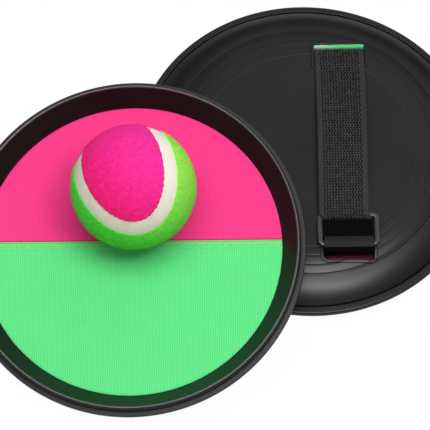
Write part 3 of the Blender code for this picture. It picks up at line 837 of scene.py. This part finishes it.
def fuzz(seed, edge_from_seam):
    """Loose fibres of the felt: thin three-sided tapers that lean, and bend over as they go.

    A fibre is a ring of three at its root, a narrower ring half way and a tip. Each lies at length times
    (a share of the way out plus a share of the lean), and the lean's share grows faster.
    """
    ball = sizes().ball
    rng = np.random.default_rng(seed)
    tries = rng.normal(size=(ball.fuzz_count * 3, 3))
    tries /= np.linalg.norm(tries, axis=1, keepdims=True)
    curve, towards = seam_frame(720)
    near = np.argmax(tries @ curve.T, axis=1)
    beyond = np.einsum("ij,ij->i", tries, towards[near]) * ball.radius
    root = tries[beyond > edge_from_seam - 0.0001][: ball.fuzz_count]
    count = len(root)
    lean = rng.normal(size=(count, 3))
    lean -= (lean * root).sum(axis=1, keepdims=True) * root
    lean /= np.linalg.norm(lean, axis=1, keepdims=True)
    size = ball.fuzz_length * rng.uniform(0.35, 1.0, count)[:, None]
    slant = rng.uniform(0.3, 1.3, count)[:, None]
    thick = ball.fuzz_thickness * rng.uniform(0.7, 1.3, count)[:, None]
    base = root * (ball.radius - 0.00025)
    middle = base + size * (0.55 * root + 0.35 * slant * lean)
    tip = base + size * (0.85 * root + 1.1 * slant * lean)
    binormal = np.cross(root, lean)
    swing = np.array([0, 2 * math.pi / 3, 4 * math.pi / 3])
    spoke = np.cos(swing)[None, :, None] * lean[:, None] + np.sin(swing)[None, :, None] * binormal[:, None]
    first = base[:, None] + spoke * thick[:, None]
    second = middle[:, None] + spoke * 0.75 * thick[:, None]
    points = np.concatenate([first, second, tip[:, None]], axis=1)
    start = 7 * np.arange(count)[:, None, None]
    sides = start + np.array([[0, 1, 4, 3], [1, 2, 5, 4], [2, 0, 3, 5]])
    ends = start + np.array([[3, 4, 6], [4, 5, 6], [5, 3, 6], [2, 1, 0]])
    return points.reshape(-1, 3), [sides.reshape(-1, 4), ends.reshape(-1, 3)]


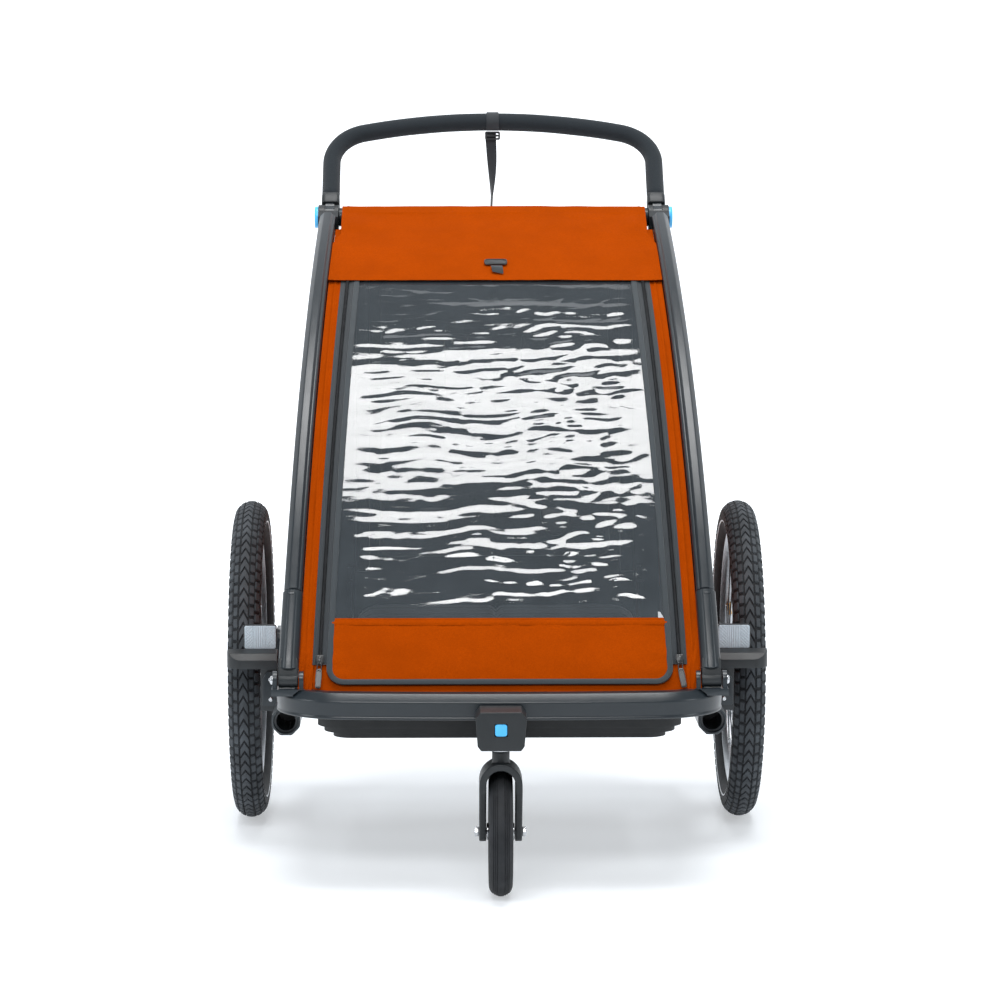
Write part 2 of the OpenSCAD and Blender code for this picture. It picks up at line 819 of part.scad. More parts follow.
module stub_axle(side) {
    start = plate_x + 1;
    color(silver) place() on_side(side) translate([start, 0, axle_z]) along_x() {
        cylinder(h = wheel_x + hub_out - start + 3, r = 6);
        translate([0, 0, wheel_x + hub_out - start + 1]) cylinder(h = 5, r = 13);
    }
}

// ---------------------------------------------------------------- nodes

front_bumper();
side_rail(-1);  // side_rail_left
side_rail(1);  // side_rail_right
rear_cross_tube();
axle_beam();
floor_tub();
boot_floor();
seat_cushion();
hinge_pins();
wheel_guard(-1);  // wheel_guard_left
wheel_guard(1);  // wheel_guard_right
reflector(-1);  // reflector_left
reflector(1);  // reflector_right
guard_screws();
caster_mount();
stub_axle(-1);  // stub_axle_left
stub_axle(1);  // stub_axle_right
brake_pedal();
brake_pin(-1);  // brake_pin_left
brake_pin(1);  // brake_pin_right
side_panel(-1);  // side_panel_left
side_panel(1);  // side_panel_right
rear_panel();
pillar(-1);  // pillar_left
pillar(1);  // pillar_right
pillar_sleeve(-1);  // pillar_sleeve_left
pillar_sleeve(1);  // pillar_sleeve_right
top_tube();
handle_joint(-1);  // handle_joint_left
handle_joint(1);  // handle_joint_right
hood();
front_window();
lower_flap();
cover_gussets();
zip_tape(-1);  // zip_tape_left
zip_tape(1);  // zip_tape_right
zip_slider(-1);  // zip_slider_left
zip_slider(1);  // zip_slider_right
rear_hoop();
seat_back();
harness();
handle_tube();
foam_grip();
wrist_strap();
handle_button(-1);  // handle_button_left
handle_button(1);  // handle_button_right
caster_button();
caster_stem();
caster_fork();
caster_axle();
caster_hub();
caster_tyre();
rear_tyre(-1);  // rear_tyre_left
rear_tyre(1);  // rear_tyre_right
rear_rim(-1);  // rear_rim_left
rear_rim(1);  // rear_rim_right
rear_spokes(-1);  // rear_spokes_left
rear_spokes(1);  // rear_spokes_right
rear_hub(-1);  // rear_hub_left
rear_hub(1);  // rear_hub_right
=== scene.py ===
"""Two-seat child bicycle trailer in its stroller setup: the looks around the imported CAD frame.

Sizes are millimetres. As in the part, lengths along Y are measured from the rear axle and
heights from the ground; mm() turns them into metres in the shared frame.
"""

import json
import math

import bmesh
import bpy
from mathutils import Matrix, Vector, noise

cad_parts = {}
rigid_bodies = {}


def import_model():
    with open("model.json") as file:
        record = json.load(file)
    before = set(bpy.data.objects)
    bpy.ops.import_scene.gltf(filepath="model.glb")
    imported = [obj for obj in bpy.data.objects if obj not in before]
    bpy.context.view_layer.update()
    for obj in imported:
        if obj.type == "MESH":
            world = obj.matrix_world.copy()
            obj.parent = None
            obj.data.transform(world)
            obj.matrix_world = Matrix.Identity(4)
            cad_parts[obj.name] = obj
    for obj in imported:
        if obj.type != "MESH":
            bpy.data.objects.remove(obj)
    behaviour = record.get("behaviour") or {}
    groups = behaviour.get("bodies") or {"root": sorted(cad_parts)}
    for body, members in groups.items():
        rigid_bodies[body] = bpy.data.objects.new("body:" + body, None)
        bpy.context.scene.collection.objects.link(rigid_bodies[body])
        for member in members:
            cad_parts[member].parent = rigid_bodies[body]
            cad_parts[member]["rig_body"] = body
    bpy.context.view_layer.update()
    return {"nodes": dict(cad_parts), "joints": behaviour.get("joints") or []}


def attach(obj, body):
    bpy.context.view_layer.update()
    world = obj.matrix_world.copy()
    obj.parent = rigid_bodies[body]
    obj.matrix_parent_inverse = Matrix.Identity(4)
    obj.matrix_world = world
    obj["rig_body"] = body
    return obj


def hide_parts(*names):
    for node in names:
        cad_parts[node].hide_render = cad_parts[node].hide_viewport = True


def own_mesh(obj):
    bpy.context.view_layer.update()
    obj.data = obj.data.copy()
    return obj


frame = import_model()
JOINTS = {j["name"]: j for j in frame["joints"]}

MM = 0.001
SHIFT = JOINTS["wheel_right_spin"]["pos_m"][1] / MM   # rear axle in the shared frame
SIDES = (-1, 1)
NAMES = {-1: "left", 1: "right"}


def mm(x, y, z):
    """A point given in millimetres from the rear axle and the ground, in metres."""
    return Vector((x * MM, (y + SHIFT) * MM, z * MM))


def joint_at(name):
    """A joint's place in millimetres, in the same measure as mm() takes."""
    x, y, z = JOINTS[name]["pos_m"]
    return x / MM, y / MM - SHIFT, z / MM


# ---------------------------------------------------------------- places shared with the part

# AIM
Please reproduce exactly the lines above, beginning with the first and ending with the line that contains "4), ends.reshape(-1, 3)]", and include nothing outside that range.

# TASK RESPONSE
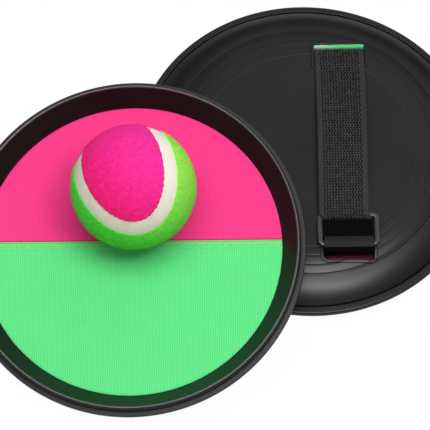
Write part 3 of the Blender code for this picture. It picks up at line 837 of scene.py. This part finishes it.
def fuzz(seed, edge_from_seam):
    """Loose fibres of the felt: thin three-sided tapers that lean, and bend over as they go.

    A fibre is a ring of three at its root, a narrower ring half way and a tip. Each lies at length times
    (a share of the way out plus a share of the lean), and the lean's share grows faster.
    """
    ball = sizes().ball
    rng = np.random.default_rng(seed)
    tries = rng.normal(size=(ball.fuzz_count * 3, 3))
    tries /= np.linalg.norm(tries, axis=1, keepdims=True)
    curve, towards = seam_frame(720)
    near = np.argmax(tries @ curve.T, axis=1)
    beyond = np.einsum("ij,ij->i", tries, towards[near]) * ball.radius
    root = tries[beyond > edge_from_seam - 0.0001][: ball.fuzz_count]
    count = len(root)
    lean = rng.normal(size=(count, 3))
    lean -= (lean * root).sum(axis=1, keepdims=True) * root
    lean /= np.linalg.norm(lean, axis=1, keepdims=True)
    size = ball.fuzz_length * rng.uniform(0.35, 1.0, count)[:, None]
    slant = rng.uniform(0.3, 1.3, count)[:, None]
    thick = ball.fuzz_thickness * rng.uniform(0.7, 1.3, count)[:, None]
    base = root * (ball.radius - 0.00025)
    middle = base + size * (0.55 * root + 0.35 * slant * lean)
    tip = base + size * (0.85 * root + 1.1 * slant * lean)
    binormal = np.cross(root, lean)
    swing = np.array([0, 2 * math.pi / 3, 4 * math.pi / 3])
    spoke = np.cos(swing)[None, :, None] * lean[:, None] + np.sin(swing)[None, :, None] * binormal[:, None]
    first = base[:, None] + spoke * thick[:, None]
    second = middle[:, None] + spoke * 0.75 * thick[:, None]
    points = np.concatenate([first, second, tip[:, None]], axis=1)
    start = 7 * np.arange(count)[:, None, None]
    sides = start + np.array([[0, 1, 4, 3], [1, 2, 5, 4], [2, 0, 3, 5]])
    ends = start + np.array([[3, 4, 6], [4, 5, 6], [5, 3, 6], [2, 1, 0]])
    return points.reshape(-1, 3), [sides.reshape(-1, 4), ends.reshape(-1, 3)]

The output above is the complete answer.